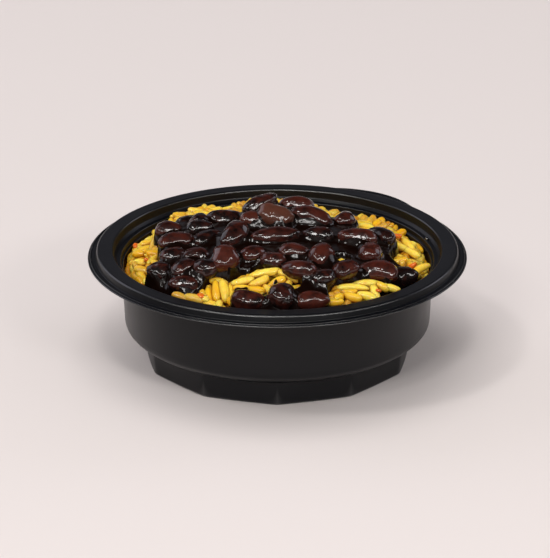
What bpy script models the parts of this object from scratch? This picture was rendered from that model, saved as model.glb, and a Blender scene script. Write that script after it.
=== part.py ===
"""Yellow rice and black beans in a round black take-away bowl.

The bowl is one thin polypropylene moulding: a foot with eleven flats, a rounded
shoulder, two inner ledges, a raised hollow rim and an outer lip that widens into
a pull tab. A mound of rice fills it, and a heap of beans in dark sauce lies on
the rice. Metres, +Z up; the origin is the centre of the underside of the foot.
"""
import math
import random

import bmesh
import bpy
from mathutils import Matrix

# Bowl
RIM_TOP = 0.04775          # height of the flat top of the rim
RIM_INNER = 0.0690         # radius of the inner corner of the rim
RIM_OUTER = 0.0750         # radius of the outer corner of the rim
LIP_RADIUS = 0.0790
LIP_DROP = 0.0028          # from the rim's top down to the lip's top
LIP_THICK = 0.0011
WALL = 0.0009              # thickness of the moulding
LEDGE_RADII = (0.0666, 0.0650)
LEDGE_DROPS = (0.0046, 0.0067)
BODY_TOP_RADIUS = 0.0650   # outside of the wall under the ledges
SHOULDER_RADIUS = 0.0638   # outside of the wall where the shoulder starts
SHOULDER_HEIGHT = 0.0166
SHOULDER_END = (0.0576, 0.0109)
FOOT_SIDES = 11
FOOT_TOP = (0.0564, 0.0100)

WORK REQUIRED
Everything from the first line above through the line that contains "from mathutils import Matrix" should be duplicated exactly, please, and nothing beyond it.

SOLUTION BELOW
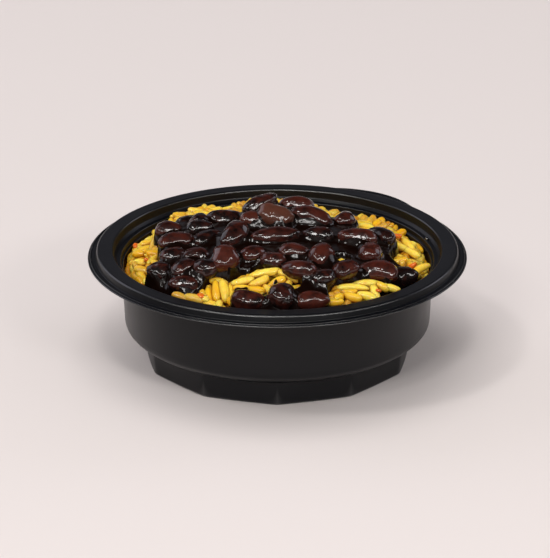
What bpy script models the parts of this object from scratch? This picture was rendered from that model, saved as model.glb, and a Blender scene script. Write that script after it.
=== part.py ===
"""Yellow rice and black beans in a round black take-away bowl.

The bowl is one thin polypropylene moulding: a foot with eleven flats, a rounded
shoulder, two inner ledges, a raised hollow rim and an outer lip that widens into
a pull tab. A mound of rice fills it, and a heap of beans in dark sauce lies on
the rice. Metres, +Z up; the origin is the centre of the underside of the foot.
"""
import math
import random

import bmesh
import bpy
from mathutils import Matrix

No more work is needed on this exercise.